Aside from these important deviations, all the key features of Gagaism are here, those rules listed above. And this is why “Bad Romance” will endure forever, because all six of these other singles will only be heard as inferior sketches and imitations of the masterwork—in “Judas’ ” case, a poor photocopy, melismatic “ohhh” included. “Bad Romance” stands on the shoulders of these other, identically dressed, homelier singles, the star cheerleader, No. 1.
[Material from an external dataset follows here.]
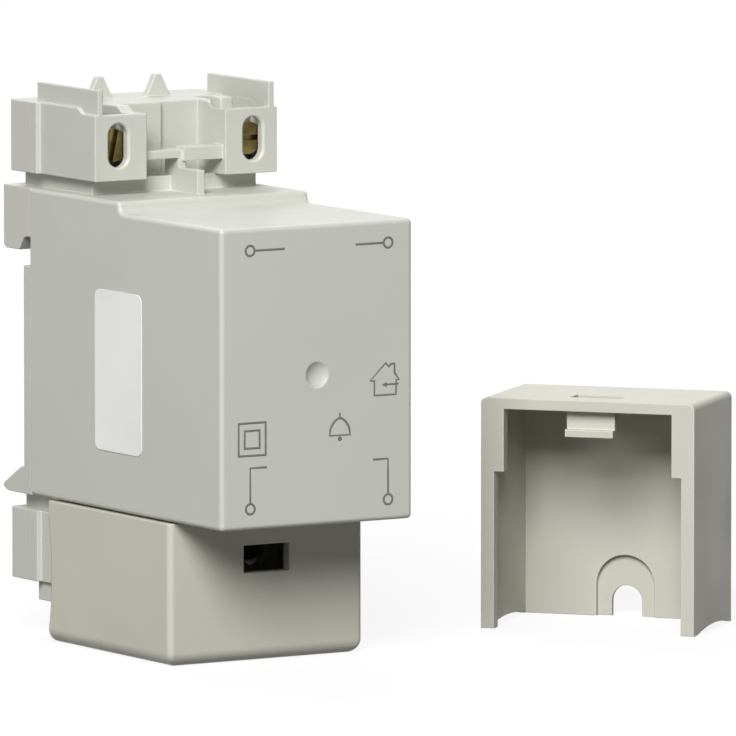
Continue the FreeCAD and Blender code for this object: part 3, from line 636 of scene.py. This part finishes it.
@dataclass
class FrontPrint:
    """The grey marks printed on the front: terminal symbols and three plain pictograms.

    A line narrows at its corners, so outlines with corners are drawn wider than the rest.
    """

    face: float = -60.5
    proud: float = 0.03
    line: float = 0.38
    thin_line: float = 0.31
    square_line: float = 0.5
    house_line: float = 0.42
    head_line: float = 0.3
    ring: float = 0.8
    ring_facets: int = 40
    shift: float = 0.4
    top_level: float = 21.85
    bottom_level: float = -18.5
    bend_level: float = -12.1
    reach: float = 12.6
    top_gap: Span = (-5.9, 7.05)
    bottom_gap: Span = (-9.2, 10.25)
    bell_middle: float = 4.15
    bell_foot: float = -7.9
    bell_half: float = 1.85
    bell_rise: float = 2.7
    bell_waist: float = 0.72
    bell_crown: float = 0.75
    bell_facets: int = 14
    stem: float = 0.8
    clapper: float = 0.2
    clapper_drop: float = 0.55
    strokes: list[bpy.types.Object] = field(default_factory=list)

    def stroke(self, points: list[Point], closed: bool = False, width: float | None = None) -> None:
        """Draw one line of ink through points on the face.

        Args:
            points: Places across and up the face, in mm.
            closed: Whether the line comes back to its start.
            width: The line's width in mm, where it isn't the usual one.
        """
        curve = bpy.data.curves.new("stroke", "CURVE")
        curve.dimensions = "3D"
        curve.bevel_depth = (width or self.line) / 2 * MM
        curve.bevel_resolution = 2
        curve.use_fill_caps = True
        spline = curve.splines.new("POLY")
        spline.points.add(len(points) - 1)
        for point, (across, up) in zip(spline.points, points):
            point.co = (across * MM, self.face * MM, up * MM, 1.0)
        spline.use_cyclic_u = closed
        thing = bpy.data.objects.new("stroke", curve)
        bpy.context.collection.objects.link(thing)
        activate(thing)
        bpy.ops.object.convert(target="MESH")
        self.strokes.append(bpy.context.object)

    def circle(self, across: float, up: float, radius: float) -> None:
        """Draw a ring of ink.

        Args:
            across: The middle's place across, in mm.
            up: The middle's height, in mm.
            radius: The ring's radius, in mm.
        """
        turns = [2 * math.pi * i / self.ring_facets for i in range(self.ring_facets)]
        self.stroke([(across + radius * math.cos(t), up + radius * math.sin(t)) for t in turns], True)

    def terminals(self) -> None:
        """Draw the circles that stand for the four terminals, with their lines."""
        for side, top_end, bottom_end in ((-1, self.top_gap[0], self.bottom_gap[0]),
                                          (1, self.top_gap[1], self.bottom_gap[1])):
            across = side * self.reach + self.shift
            self.circle(across, self.top_level, self.ring)
            self.circle(across, self.bottom_level, self.ring)
            inner = across - side * self.ring
            self.stroke([(inner, self.top_level), (top_end, self.top_level)])
            self.stroke([(across, self.bottom_level + self.ring), (across, self.bend_level),
                         (bottom_end, self.bend_level)])

    def double_square(self) -> None:
        """Draw the two squares of double insulation."""
        for low, high in SQUARES:
            self.stroke([low, (high[0], low[1]), high, (low[0], high[1])], True, self.square_line)

    def house(self) -> None:
        """Draw the house that stands for use indoors, with its arrow."""
        self.stroke(HOUSE, True, self.house_line)
        self.stroke(ARROW_SHAFT, False, self.thin_line)
        self.stroke(ARROW_HEAD, True, self.head_line)

    def bell(self) -> None:
        """Draw the bell, flared at its foot, with its stem and clapper."""
        middle, foot = self.bell_middle, self.bell_foot
        dome = []
        for i in range(self.bell_facets + 1):
            turn = math.pi * i / self.bell_facets
            flare = self.bell_waist + (1 - self.bell_waist) * abs(math.cos(turn)) ** 3
            dome.append((middle - self.bell_half * flare * math.cos(turn),
                         foot + self.bell_rise * math.sin(turn) ** self.bell_crown))
        self.stroke(dome, True, self.line)
        top = foot + self.bell_rise
        self.stroke([(middle, top), (middle, top + self.stem)], False, self.thin_line)
        self.circle(middle, foot - self.clapper_drop, self.clapper)

    def build(self) -> bpy.types.Object:
        """Draw all marks, join them, press them flat on the face and dress them.

        Returns:
            The one finished piece.
        """
        self.terminals()
        self.double_square()
        self.house()
        self.bell()
        deselect()
        for piece in self.strokes:
            piece.select_set(True)
        bpy.context.view_layer.objects.active = self.strokes[0]
        bpy.ops.object.join()
        marks = bpy.context.object
        marks.name = "front_marks"
        bpy.ops.object.mode_set(mode="EDIT")
        bpy.ops.mesh.select_all(action="SELECT")
        bpy.ops.transform.resize(value=(1.0, 2 * self.proud / self.line, 1.0),
                                 center_override=(0.0, self.face * MM, 0.0))
        bpy.ops.object.mode_set(mode="OBJECT")
        marks.data.materials.clear()
        marks.data.materials.append(FINISHES["print"].build())
        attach(marks, "root")
        return marks


@dataclass
class Casing:
    """The CAD nodes, which keep their shapes and take their finishes here."""

    frame: dict

    def dress(self) -> int:
        """Give every CAD node the finish of its material slot.

        Returns:
            How many nodes were dressed.
        """
        slots = {part["node"]: part["material_slot"] for part in self.frame["record"]["subparts"]}
        used = set(slots.values())
        built = {name: finish.build() for name, finish in FINISHES.items() if name in used}
        for node, thing in self.frame["nodes"].items():
            for place in thing.material_slots:
                place.material = built[slots[node]]
            LOG.info("%s takes %s", node, built[slots[node]].name)
        return len(self.frame["nodes"])


def pick_above(mesh: bpy.types.Mesh, level: float) -> None:
    """Select the corners above a level, with the edges and faces between them.

    Args:
        mesh: The mesh, out of edit mode.
        level: The level, in metres.
    """
    for corner in mesh.vertices:
        corner.select = corner.co.z > level
    for side in (*mesh.edges, *mesh.polygons):
        side.select = all(mesh.vertices[i].select for i in side.vertices)


@dataclass
class Upstand:
    """The squared step beside the right-hand flag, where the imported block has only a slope."""

    across: Span = (7.28, 9.6)
    deep: Span = (-19.5, -16.2)
    level: Span = (39.4, 41.8)
    rounding: float = 0.2
    segments: int = 3
    lead: float = 0.1

    def build(self) -> bpy.types.Object:
        """Raise the block, draw its top in a little, round its edges and dress it.

        Returns:
            The finished piece.
        """
        sides = (self.across, self.deep, self.level)
        centre = [(low + high) / 2 * MM for low, high in sides]
        deselect()
        bpy.ops.mesh.primitive_cube_add(size=1.0, location=centre)
        block = bpy.context.object
        block.name = "block_upstand"
        bpy.ops.transform.resize(value=[(high - low) * MM for low, high in sides])
        bpy.ops.object.transform_apply(location=True, rotation=True, scale=True)
        pick_above(block.data, centre[2])
        bpy.ops.object.mode_set(mode="EDIT")
        narrow = 1 - self.lead / (self.across[1] - self.across[0])
        bpy.ops.transform.resize(value=(narrow, 1.0, 1.0),
                                 center_override=(self.across[0] * MM, 0.0, 0.0))
        bpy.ops.object.mode_set(mode="OBJECT")
        bevel = block.modifiers.new("rounding", "BEVEL")
        bevel.width, bevel.segments = self.rounding * MM, self.segments
        bevel.limit_method = "ANGLE"
        bpy.ops.object.modifier_apply(modifier=bevel.name)
        bpy.ops.object.shade_smooth_by_angle(angle=SMOOTH_ANGLE)
        block.data.materials.append(bpy.data.materials[FINISHES["housing"].name])
        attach(block, "root")
        return block


@dataclass
class LatchSpring:
    """The latch's coil spring; on the real part it closes up on its peg as the latch is pulled down,
    here it keeps its imported shape.
    """

    frame: dict
    node: str = "latch_spring"
    joint: str = "latch_release"
    slot: str = "spring"
    weld: float = 0.002

    def build(self) -> bpy.types.Object:
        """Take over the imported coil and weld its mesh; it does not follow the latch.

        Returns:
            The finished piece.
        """
        coil = bpy.data.objects.new("coil_spring", self.frame["nodes"][self.node].data.copy())
        bpy.context.collection.objects.link(coil)
        activate(coil)
        bpy.ops.object.mode_set(mode="EDIT")
        bpy.ops.mesh.select_all(action="SELECT")
        bpy.ops.mesh.remove_doubles(threshold=self.weld * MM)
        bpy.ops.object.mode_set(mode="OBJECT")
        bpy.ops.object.shade_smooth_by_angle(angle=SMOOTH_ANGLE)
        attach(coil, "root")
        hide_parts(self.node)
        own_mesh(coil)
        return coil


@dataclass(frozen=True)
class Lamp:
    """One square soft lamp that faces the object."""

    name: str
    place: tuple[float, float, float]
    side: float
    power: float

    def build(self) -> bpy.types.Object:
        """Hang the lamp.

        Returns:
            The lamp's object.
        """
        light = bpy.data.lights.new(self.name, "AREA")
        light.shape, light.size, light.energy = "SQUARE", self.side, self.power
        thing = bpy.data.objects.new(self.name, light)
        bpy.context.collection.objects.link(thing)
        thing.location = self.place
        thing.rotation_mode = "QUATERNION"
        thing.rotation_quaternion = Vector(self.place).to_track_quat("Z", "Y")
        return thing


LAMPS = (Lamp("key", (-1.02, -1.17, 1.09), side=0.9, power=46.0),
         Lamp("top", (0.45, 1.2, 1.65), side=1.2, power=19.0))


@dataclass
class Studio:
    """A white floor and plain soft lamps, with the key at the left front."""

    floor_level: float = -0.0447
    floor_half: float = 9.0
    floor_paint: Colour = srgb(96, 96, 94)
    seen_paint: Colour = srgb(250, 250, 250)
    glow: float = 1.02
    whiteness: float = 0.84
    near: float = 0.16
    far: float = 0.5
    world_light: float = 0.06

    def rays(self, graph: Graph) -> bpy.types.NodeSocket:
        """A mask of the rays that see the background: camera, glossy and transmission.

        Args:
            graph: The graph to add it to.

        Returns:
            The mask's output.
        """
        path = graph.add("LightPath")
        first = graph.add("Math", {0: path.outputs["Is Camera Ray"], 1: path.outputs["Is Glossy Ray"]},
                          operation="MAXIMUM")
        return graph.add("Math", {0: first.outputs[0], 1: path.outputs["Is Transmission Ray"]},
                         operation="MAXIMUM").outputs[0]

    def floor(self) -> None:
        """Lay the white floor, which keeps a light shadow."""
        deselect()
        bpy.ops.mesh.primitive_plane_add(size=2 * self.floor_half, location=(0, 0, self.floor_level))
        plane = bpy.context.object
        plane.name = "floor"
        material = bpy.data.materials.new("white_floor")
        material.use_nodes = True
        graph = Graph(material.node_tree)
        seen = self.rays(graph)
        paint = graph.add("BsdfDiffuse", {"Color": graph.mix(seen, self.floor_paint, self.seen_paint)})
        glow = graph.add("Emission", {"Color": WHITE, "Strength": self.glow})
        away = graph.add("VectorMath", {0: graph.add("TexCoord").outputs["Object"]}, operation="LENGTH")
        white = graph.ramp(away.outputs["Value"], self.near, self.far, self.whiteness, 1.0)
        share = graph.add("Math", {0: seen, 1: white}, operation="MULTIPLY")
        mixed = graph.add("MixShader", {0: share.outputs[0], 1: paint.outputs[0], 2: glow.outputs[0]})
        graph.add("OutputMaterial", {"Surface": mixed.outputs[0]})
        plane.data.materials.append(material)

    def world(self) -> None:
        """Give the world a white look and a low even light."""
        world = bpy.data.worlds.new("studio")
        world.use_nodes = True
        bpy.context.scene.world = world
        graph = Graph(world.node_tree)
        seen = graph.add("Background", {"Color": WHITE, "Strength": 1.0})
        light = graph.add("Background", {"Color": WHITE, "Strength": self.world_light})
        mixed = graph.add("MixShader", {0: self.rays(graph), 1: light.outputs[0], 2: seen.outputs[0]})
        graph.add("OutputWorld", {"Surface": mixed.outputs[0]})

    def build(self) -> None:
        """Build the floor, world and lamps."""
        self.floor()
        self.world()
        for lamp in LAMPS:
            lamp.build()


@dataclass
class PhotoCamera:
    """The camera, fitted to the photograph's own viewing angle."""

    place: Vector = field(default_factory=lambda: Vector((-1.05755, -1.78179, 0.22320)))
    azimuth: float = 31.791
    elevation: float = 6.2238
    lens: float = 638.3
    sensor: float = 36.0
    clip: Span = (0.05, 40.0)

    def build(self) -> bpy.types.Object:
        """Place the camera and make it the scene's.

        Returns:
            The camera object.
        """
        data = bpy.data.cameras.new("photo_camera")
        data.lens, data.sensor_width = self.lens, self.sensor
        data.clip_start, data.clip_end = self.clip
        camera = bpy.data.objects.new("photo_camera", data)
        bpy.context.collection.objects.link(camera)
        turn, tilt = math.radians(self.azimuth), math.radians(self.elevation)
        level = math.cos(tilt)
        back = Vector((-math.sin(turn) * level, -math.cos(turn) * level, math.sin(tilt)))
        right = Vector((math.cos(turn), -math.sin(turn), 0.0))
        axes = Matrix((right, back.cross(right), back)).transposed()
        camera.matrix_world = Matrix.Translation(self.place) @ axes.to_4x4()
        bpy.context.scene.camera = camera
        return camera


def main() -> None:
    """Load the frame, then build the camera, finishes, pieces and studio in turn."""
    logging.basicConfig(level=logging.INFO, format="%(message)s")
    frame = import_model()
    bpy.context.scene.view_settings.view_transform = "Standard"
    PhotoCamera().build()
    LOG.info("dressed %d nodes", Casing(frame).dress())
    LOG.info("printed %s", FrontPrint().build().name)
    LOG.info("raised %s", Upstand().build().name)
    LOG.info("coiled %s", LatchSpring(frame).build().name)
    Studio().build()
    deselect()


if __name__ == "__main__":
    main()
Before I get off this boat, I have to patch a couple of holes. I’ve been limiting my focus to the RedOne collaborations, plus “Paparazzi”.* A few words about the Gaga’s other singles:


“Born This Way” (U.S. No. 1) is Gaga’s biggest smash, her first in a major key. Now, I personally believe that originality in songwriting can extend outside the boundaries of melodic and harmonic creativity, but as far as Western music theory is concerned, that song was written by Madonna.

“Telephone” (featuring Beyoncé) (U.S. No. 3) and “Do What U Want” (featuring R. Kelly) (U.S. No. 13) are stylistically divergent duets, so they don’t count.

“Applause” (U.S. No. 4), the first single from Artpopconforms to most of the “traditional” tenets of Gaga’s writing—straight eighths, minor-key, repetitious simplicity—and it was a respectable success. In contrast, Born This Way’s strange and nonconforming misstep “Yoü and I” (U.S. No. 6 but lower elsewhere) was a minor hit by Gaga standards.

My most glaring omission, however, is “The Edge Of Glory” (U.S. No. 3), a big, exciting, major-key hit, which, honest to God, I’d heard and enjoyed a hundred times before typing this article but would’ve never guessed was Gaga. I am on a bus, I hum the chorus to the people sitting on both sides of me, and they know the song, but they also guess wrong. They thought it was Kelly Clarkson. I cite this as further proof of the efficacy of Gaga’s branding. Thanks for reading.

*RedOne is only featured on one track on Artpop, “Gypsy”; the scaling-down of his involvement was what inspired this piece.